You can't lecture someone out of a live, adaptive phone call. The Silent Ransom Group succeeds because a calm voice and a believable story override what an employee learned in a slideshow six months ago. The training that reliably transfers is the kind that puts people through a realistic version of the attack before the real one arrives, so the moment feels familiar and the refusal becomes a reflex. That's what Brightside is built to do.

Brightside is an AI-native Swiss security awareness platform that covers the full attack surface SRG exploits: voice phishing, deepfakes, and email. Its AI vishing simulator runs phone calls that adapt in real time, so employees experience the actual dynamics of an IT-impersonation call rather than reading about one. The simulator supports two modes that map directly onto the SRG playbook. A Voice Attack is a voice-only call that tests how a target handles social engineering on the phone. A Hybrid Attack pairs a call with a phishing email containing a trackable link, which mirrors SRG's email-lure-then-call sequence and tests whether employees connect the two.
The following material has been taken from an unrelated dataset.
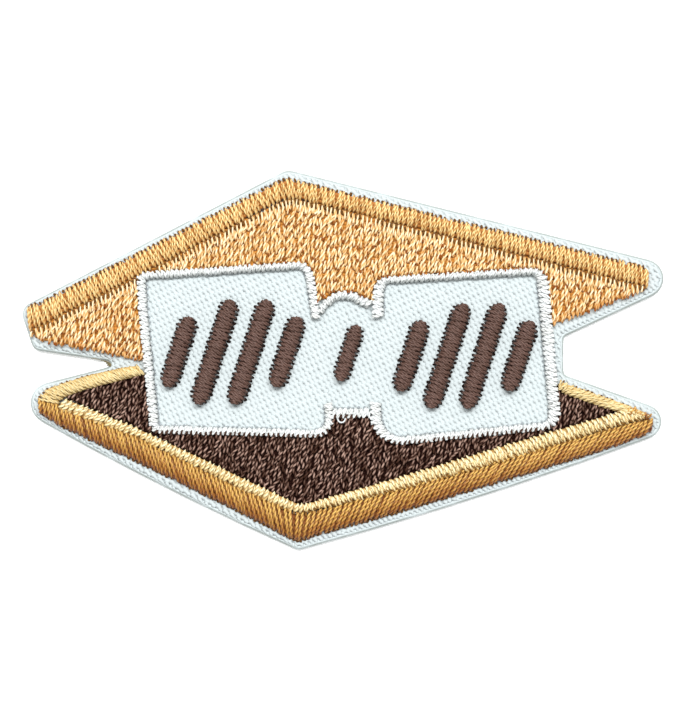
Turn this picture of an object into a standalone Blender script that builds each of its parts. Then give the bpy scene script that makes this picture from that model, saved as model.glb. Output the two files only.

Running phishing, smishing, and vishing simulations from one place is what makes that kind of multi-channel test practical.

Building a drill that resembles a real Silent Ransom Group call is direct, because the platform's template builder is organized around the same elements the attacker uses:

  • Attack goal. Define the objective in plain terms, such as posing as IT support handling a security incident to get the target to install remote-access software or hand over a password reset link. These are the precise outcomes SRG pursues.

  • Tactics. Select the social engineering techniques to apply, including Pretexting, Authority Impersonation, Fear/Threat, Curiosity Hooks, and Commitment escalation, with a recommended-strategy option that suggests proven combinations and explains why they work.

  • Caller persona and context. Set who the AI agent claims to be, for instance "Sarah from IT," with a name, position, and organization, plus urgency level and tone ranging from friendly to commanding.

  • Voice. Choose from preset voices in English, French, German, and Italian, or use custom voice cloning from a short recording to run executive-impersonation drills, the kind of scenario where an attacker mimics a known leader's voice.

Because the threat isn't limited to voice, the platform also runs deepfake attack simulations to prepare teams for manipulated video and audio, and email phishing simulations that include AI-powered spear phishing and a Legal & Compliance template category aimed at the kinds of roles SRG targets inside a firm. Results are tracked through each stage of employee response, from delivered to opened, clicked, credentials entered, and reported, and a failed simulation can automatically trigger follow-up training so the lesson lands while it's fresh. Admins can even test a call in the browser before launching it to a team.

The reason this fits the SRG threat so well is the combination rather than any single feature: realistic, adaptive voice calls, the hybrid call-plus-email pattern, executive voice cloning, and deepfake coverage, unified in one platform that measures whether the training is actually working. One honest note on scope: Brightside is a training and simulation platform. It prepares people for the attack; it does not detect or respond to a live breach in real time, and it doesn't monitor employee communications. It hardens the human layer, working alongside the verification process and technical defenses described above, not in place of them.

The firms that come through a Silent Ransom Group call intact tend to have one thing in common. Their people had heard that call before, in a drill, and knew what to do when it wasn't a drill anymore.